Training and practical habits
How can I practise reducing counterplay?
You can practise reducing counterplay by replaying model games and pausing before each conversion move. The training question is simple: what is the opponent’s best active idea, and what move removes it? Use the Petrosian Replay Lab and the Decision Framework for Reducing Counterplay together to build that habit.
What question should I ask before every winning move?
Before every winning move, ask what the opponent’s most forcing reply is. Checks, captures, threats, and pawn breaks are the moves most likely to disturb a clean conversion. Use the Simple Winning Mindset list to make that question part of your move-order routine.
How do I know if a trade reduces counterplay?
A trade reduces counterplay if the opponent loses activity and gains no new source of play after recapturing. The key test is whether the defender’s next move becomes less forcing, less active, or less threatening. Use the Good Trades and Bad Trades cards to judge the trade by activity, not by material count alone.
What is the biggest mistake when trying to stop counterplay?
The biggest mistake when trying to stop counterplay is making a slow defensive move that does not address the real threat.
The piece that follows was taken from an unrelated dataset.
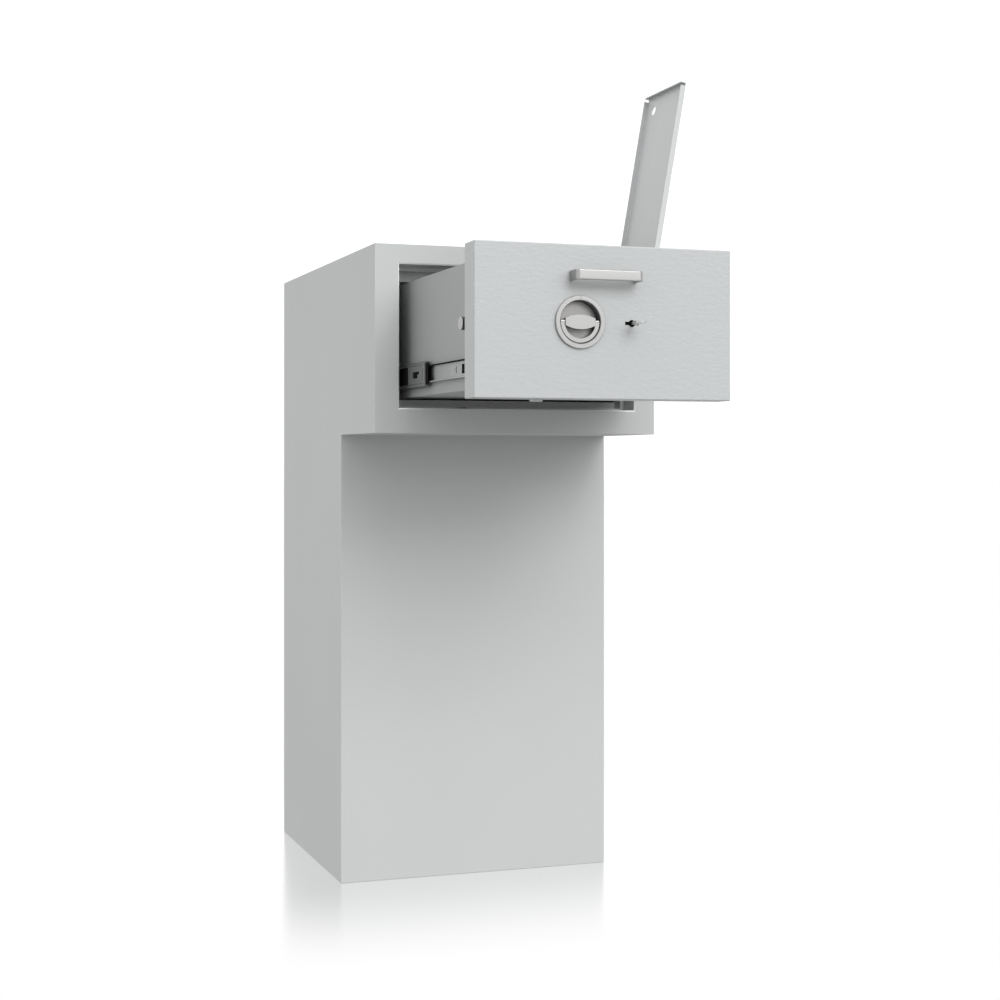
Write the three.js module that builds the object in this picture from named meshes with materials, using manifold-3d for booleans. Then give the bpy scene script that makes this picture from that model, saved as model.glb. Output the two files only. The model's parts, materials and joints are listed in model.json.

Counterplay usually comes from one concrete source, not from a vague feeling of danger. Use the Two Visual Clues section to name the active file, pawn break, or entry square before choosing your restriction move.
What is the fastest way to improve conversion technique?
The fastest way to improve conversion technique is to study positions where the winning side first removes counterplay and only then wins material or attacks. This builds a practical habit of control before progress, which is more reliable than hunting for tactics immediately. Replay the Restriction and Conversion group in the Petrosian Replay Lab to practise spotting the defender’s last active chance.
Bottom line
Most failed conversions do not come from a lack of winning chances. They come from allowing the opponent one last source of activity. If you identify that activity, neutralize it, and only then push forward, many “hard” wins become much easier.